Output the lines that follow exactly as they are.

DATA BLOCK:
------------------------------------------------------------
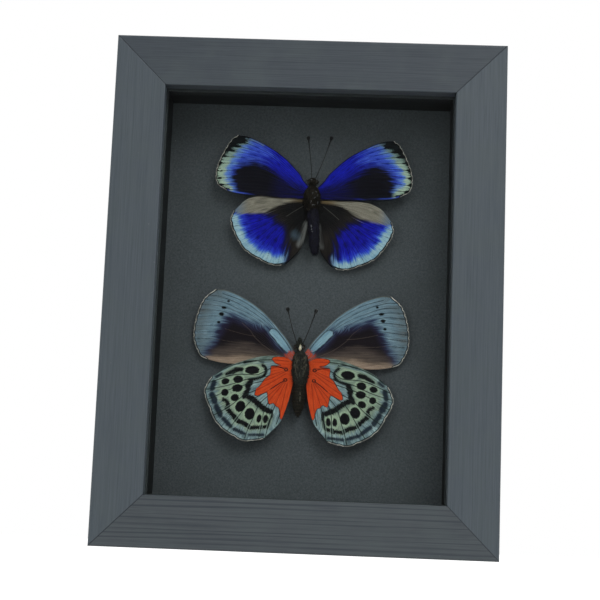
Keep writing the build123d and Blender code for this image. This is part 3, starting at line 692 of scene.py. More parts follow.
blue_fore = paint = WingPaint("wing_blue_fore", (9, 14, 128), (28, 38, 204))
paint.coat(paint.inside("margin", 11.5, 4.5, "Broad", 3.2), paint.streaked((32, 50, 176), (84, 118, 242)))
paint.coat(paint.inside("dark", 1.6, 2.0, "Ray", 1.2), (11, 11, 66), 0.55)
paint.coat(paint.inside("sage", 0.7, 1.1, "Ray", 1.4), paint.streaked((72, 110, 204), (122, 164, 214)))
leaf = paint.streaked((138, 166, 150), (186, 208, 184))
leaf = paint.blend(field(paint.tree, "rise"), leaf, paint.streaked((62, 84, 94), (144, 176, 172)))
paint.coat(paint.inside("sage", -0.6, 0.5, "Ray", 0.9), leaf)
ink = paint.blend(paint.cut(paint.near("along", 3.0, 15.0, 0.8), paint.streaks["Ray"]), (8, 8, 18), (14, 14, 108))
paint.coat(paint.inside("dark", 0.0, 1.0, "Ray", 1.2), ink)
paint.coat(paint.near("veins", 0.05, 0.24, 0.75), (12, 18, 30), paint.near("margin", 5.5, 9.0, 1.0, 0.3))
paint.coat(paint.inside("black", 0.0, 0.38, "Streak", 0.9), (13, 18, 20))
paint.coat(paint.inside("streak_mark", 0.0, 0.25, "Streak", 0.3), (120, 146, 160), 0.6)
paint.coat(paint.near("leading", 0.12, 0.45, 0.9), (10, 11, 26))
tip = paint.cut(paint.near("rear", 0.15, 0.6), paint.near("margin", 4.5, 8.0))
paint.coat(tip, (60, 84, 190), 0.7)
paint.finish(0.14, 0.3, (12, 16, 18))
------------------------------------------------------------
REPLY:
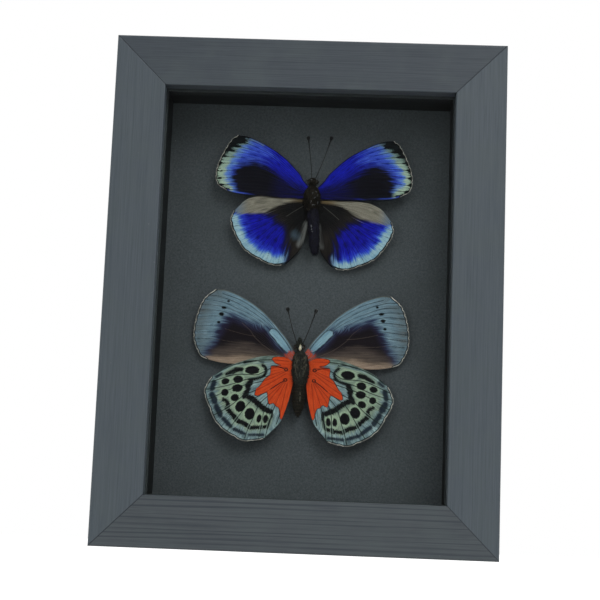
Keep writing the build123d and Blender code for this image. This is part 3, starting at line 692 of scene.py. More parts follow.
blue_fore = paint = WingPaint("wing_blue_fore", (9, 14, 128), (28, 38, 204))
paint.coat(paint.inside("margin", 11.5, 4.5, "Broad", 3.2), paint.streaked((32, 50, 176), (84, 118, 242)))
paint.coat(paint.inside("dark", 1.6, 2.0, "Ray", 1.2), (11, 11, 66), 0.55)
paint.coat(paint.inside("sage", 0.7, 1.1, "Ray", 1.4), paint.streaked((72, 110, 204), (122, 164, 214)))
leaf = paint.streaked((138, 166, 150), (186, 208, 184))
leaf = paint.blend(field(paint.tree, "rise"), leaf, paint.streaked((62, 84, 94), (144, 176, 172)))
paint.coat(paint.inside("sage", -0.6, 0.5, "Ray", 0.9), leaf)
ink = paint.blend(paint.cut(paint.near("along", 3.0, 15.0, 0.8), paint.streaks["Ray"]), (8, 8, 18), (14, 14, 108))
paint.coat(paint.inside("dark", 0.0, 1.0, "Ray", 1.2), ink)
paint.coat(paint.near("veins", 0.05, 0.24, 0.75), (12, 18, 30), paint.near("margin", 5.5, 9.0, 1.0, 0.3))
paint.coat(paint.inside("black", 0.0, 0.38, "Streak", 0.9), (13, 18, 20))
paint.coat(paint.inside("streak_mark", 0.0, 0.25, "Streak", 0.3), (120, 146, 160), 0.6)
paint.coat(paint.near("leading", 0.12, 0.45, 0.9), (10, 11, 26))
tip = paint.cut(paint.near("rear", 0.15, 0.6), paint.near("margin", 4.5, 8.0))
paint.coat(tip, (60, 84, 190), 0.7)
paint.finish(0.14, 0.3, (12, 16, 18))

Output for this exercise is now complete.